O estado de São Paulo confirmou até esta quinta-feira (9) 23 casos de intoxicação por metanol, incluindo cinco mortes.
Derrite também afirmou não haver indícios de que o PCC (Primeiro Comando da Capital) esteja envolvido na adulteração das bebidas. Embora seja possível que o grupo tenha alguma relação com o metanol nos postos de combustíveis, por causa das investigações da Operação Carbono Oculto, até o momento não há evidências de que os criminosos que adulteravam o etanol dos postos soubessem que ele seria comprado por terceiros para a produção de bebidas falsificadas.
"Até aqui não tem nenhum indício. O que aconteceu, que nós estamos concluindo, é que criminosos foram prejudicados por uma organização criminosa", afirmou. "Então, o crime organizado, lucrando exponencialmente, tanto com a lavagem de dinheiro, usando CNPJs dos postos de combustíveis, e lucrando com a adulteração do etanol com o metanol, na verdade essa organização criminosa prejudicou esses criminosos que fazem a adulteração da bebida", acrescentou.
"Agora, ligação entre eles parece não haver, não tem nenhum indício até aqui de que eles estejam, de fato, juntos nesse processo, nessa cadeia ilícita. Até porque nenhum criminoso preso ou investigado é faccionado, eles não têm a mesma centralização de advogados, isso que é característico da própria organização criminosa", concluiu o secretário.
Na terça (7), o ministro da Justiça e Segurança Pública, Ricardo Lewandowski, disse que a Polícia Federal investiga se o metanol usado nesses casos é o mesmo que teria sido abandonado após ação policial contra a infiltração do crime organizado em postos de combustível e no setor financeiro.
O QUE FOI A OPERAÇÃO CARBONO OCULTO?
No dia 28 de agosto, uma força-tarefa com 1.400 agentes cumpriu mandados de busca, apreensão e prisão em empresas do setor de combustíveis e do mercado financeiro que têm atuação nesse segmento e são utilizadas pelo PCC. A meta era desarticular a infiltração do crime organizado em negócios regulares da economia formal. A ação aconteceu em São Paulo e outros nove estados.
Parte do esquema investigado envolvia desvio de metanol e adulteração de combustíveis. A prática, além de ilegal, pode prejudicar seriamente alguns veículos, segundo especialistas. De acordo com informações que o promotor Yuri Fisberg, do MP-SP (Ministério Público de São Paulo) disse à Folha de S.Paulo na época, alguns postos fiscalizados como parte da investigação no estado de São Paulo tinham até 90% de metanol no combustível.
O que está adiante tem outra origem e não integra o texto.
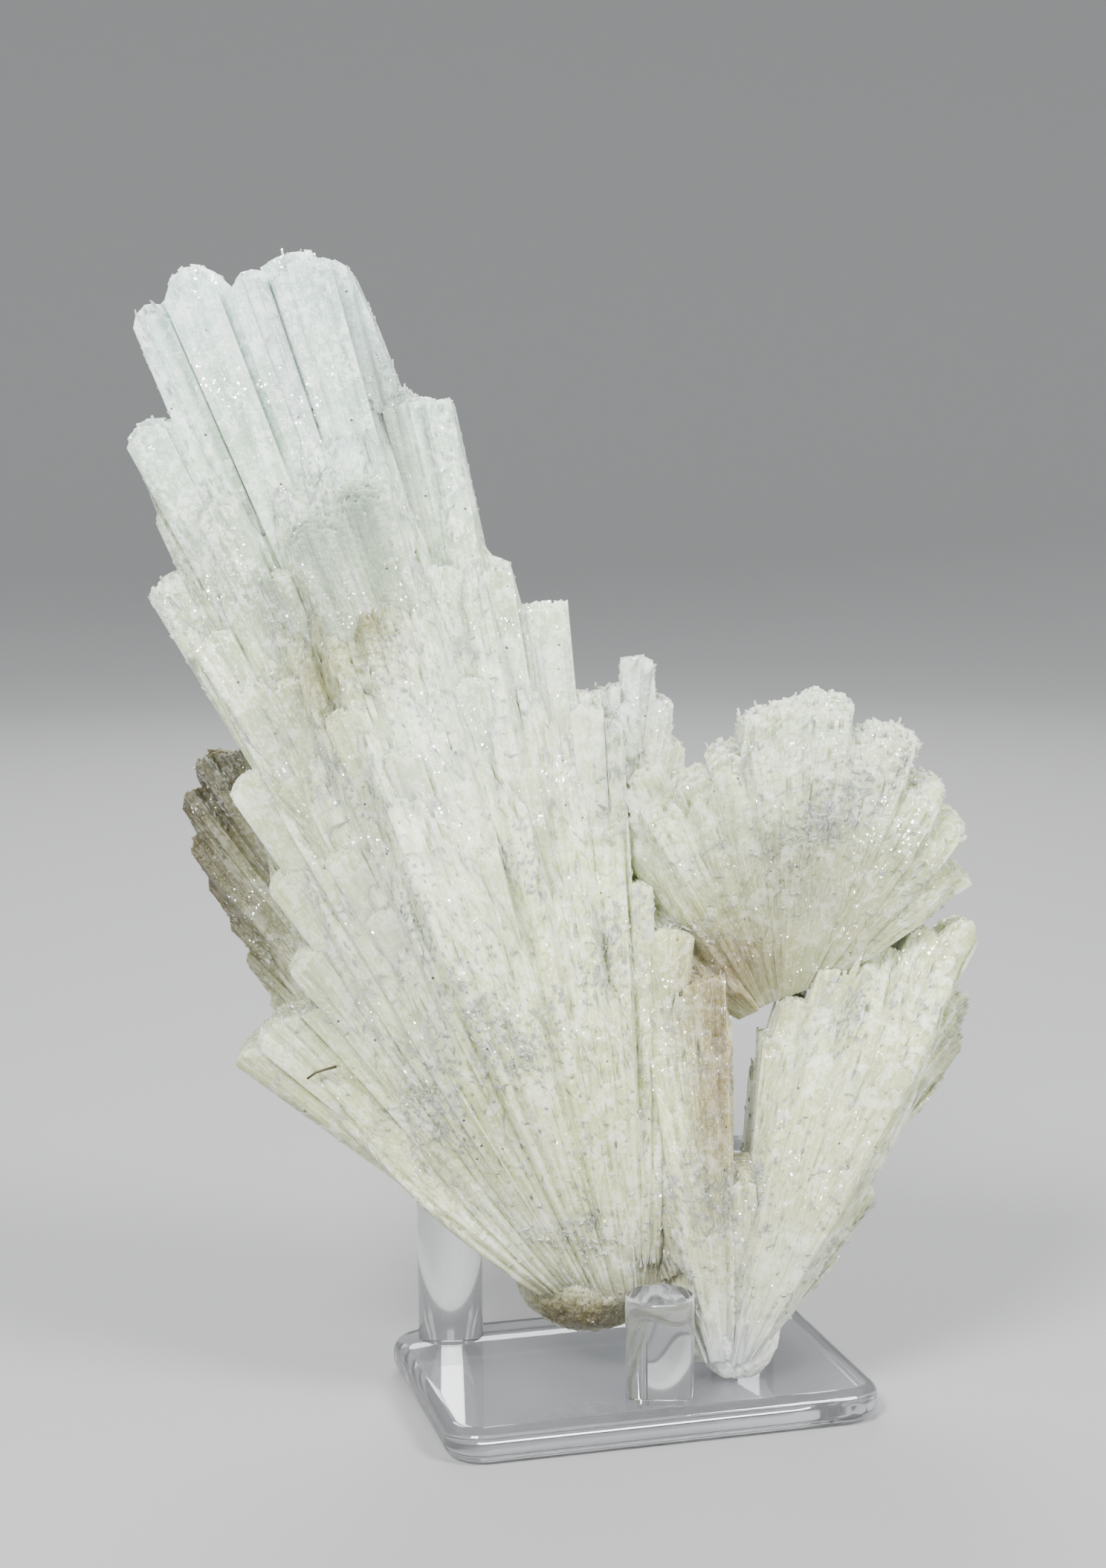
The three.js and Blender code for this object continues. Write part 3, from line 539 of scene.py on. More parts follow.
def column_reaches(spray, bearings, leans, tree, rng):
    """The reach of every column: the outline's in the middle rows, the solid's elsewhere."""
    spec = spray.spec
    bearing, lean = np.meshgrid(between(bearings), between(leans), indexing="ij")
    outline = spray.outline_over(bearing[:, 0])[:, None]
    if spec["alone"]:
        across = lean / spec["leans"][1]
        shorter = BROKEN_ROUND * across ** 2 + spec["slant"] * (1 - across) / 2
        alone = (outline - shorter) * (1 - rng.random(bearing.shape) * BROKEN_FINE)
        return alone, np.ones(bearing.shape, bool), np.zeros(bearing.shape)
    starts, directions = spray.rays(bearing, lean)
    solid = np.zeros(bearing.shape)
    blocked = beside_pegs(starts + directions * spec["start"])
    for place in zip(*np.nonzero(~blocked)):
        solid[place] = solid_reach(tree, starts[place], directions[place], outline[place[0], 0])
    steps = (spec["steps"][0], (spec["steps"][1] + spec["steps"][2]) / 2)
    smooth = evened(solid / outline, steps, spec["smoothed"]) * outline
    reach = solid * spec["rugged"] + smooth * (1 - spec["rugged"])
    reach = np.where(lean > BACK_LEAN, np.maximum(reach, solid * BACK_CRISP), reach)
    reach[blocked] = 0
    reach[(smooth < SHORTEST) & (solid < SHORTEST)] = 0
    blades, rods = (fall_short(bearing, lean, np.array(size) * spray.degree, most, often, rng)
                    for size, most, often in zip(GROUP_SIZES, spec["broken"], GROUP_SHARES))
    small, larger, often = FINE_BREAKS
    fine = rng.random(reach.shape) * small + (rng.random(reach.shape) < often) * larger
    reach = np.minimum(reach, outline * INNER_SHARE)
    middle = np.abs(lean) < np.degrees(np.arctan(spec["depth"] * MIDDLE_SHARE / outline))
    crumble = spec["crumble"] * rng.random(reach.shape) ** 1.5
    crisp = outline * (1 - rods * CRISP_SHARES[0] - fine * CRISP_SHARES[1]) - crumble
    short = np.where(middle, 0, blades + rods + fine)
    return np.where(middle, crisp, reach), middle, short


def corner_ends(reach, middle):
    """Reaches at each column's four corners, so that ends run on into their neighbours'."""
    filled = (reach > 0) & ~middle
    columns, rows = reach.shape
    total = np.zeros((columns + 1, rows + 1))
    count = np.zeros(total.shape)
    parts = [np.s_[i:i + columns, j:j + rows] for i, j in CORNERS]
    for part in parts:
        total[part] += np.where(filled, reach, 0)
        count[part] += filled
    shared = total / np.maximum(count, 1)
    return np.stack([np.where(filled, shared[part], reach) for part in parts], axis=-1)


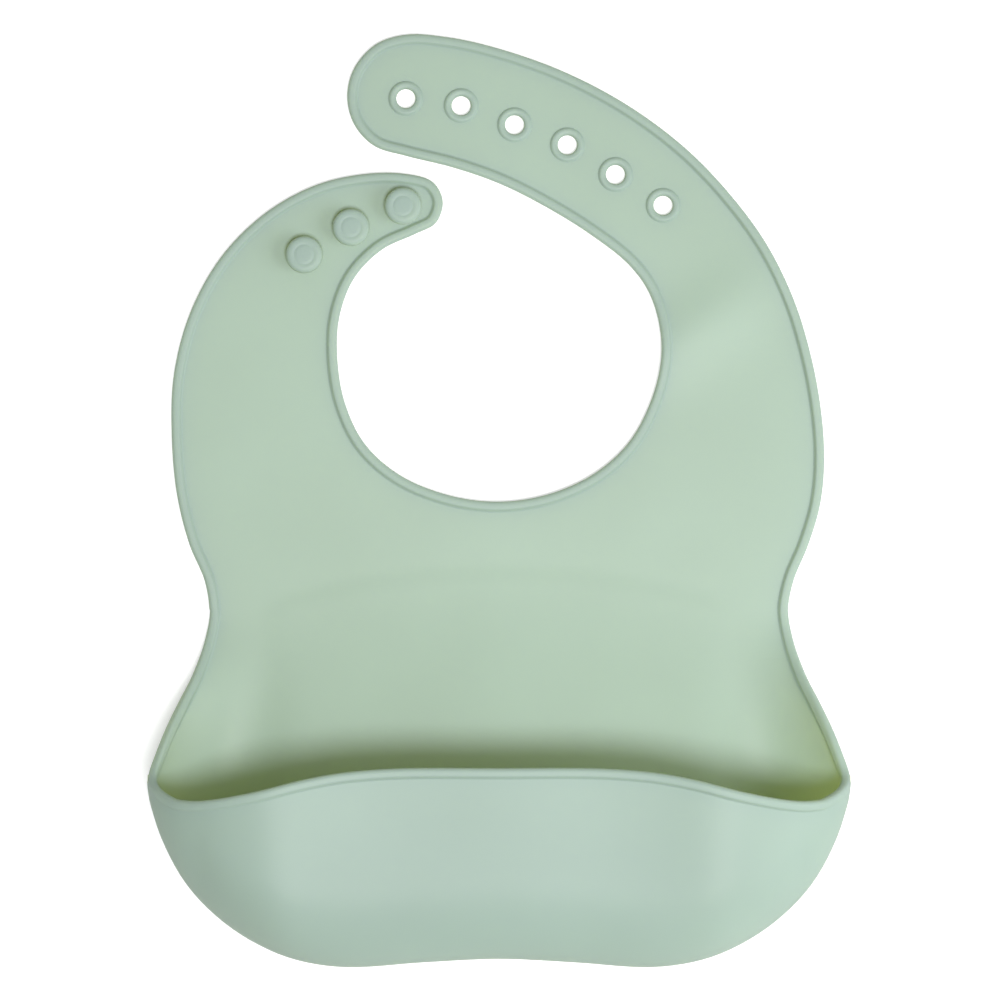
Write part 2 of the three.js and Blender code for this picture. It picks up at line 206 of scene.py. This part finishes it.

O máximo definido pela ANP (Agência Nacional do Petróleo, Gás Natural e Biocombustíveis) é 0,5%.
O metanol é um solvente industrial e matéria-prima da produção de formol, inflamável e tóxico, mas tem características de combustível.
Após os casos de intoxicação por metanol em bebidas adulteradas, a Associação Brasileira de Combate à Falsificação (ABCF) divulgou uma nota em que alegava que o metanol usado pelo PCC para adulterar combustível pode ter sido revendido a destilarias clandestinas depois de ações da Carbono Oculto.
Para a ABCF, "o fechamento nas últimas semanas de distribuidoras e formuladoras de combustível diretamente ligadas ao crime organizado, que importam metanol de maneira fraudulenta para adulteração de combustíveis, conforme já comprovado por investigações do Gaeco e do MP de SP, podem ser a causa dessa recente onda de intoxicações e envenenamentos de consumidores que, ao tomar bebidas destiladas em bares e casas noturnas, apresentaram intoxicação por metanol".
"Ao ficar com tanques repletos de metanol lacrados e distribuidoras e formuladoras proibidas de operar, a facção e seus parceiros podem eventualmente ter revendido tal metanol a destilarias clandestinas e quadrilhas de falsificadores de bebidas, auferindo lucros milionários em detrimento da saúde dos consumidores", acrescentou a associação.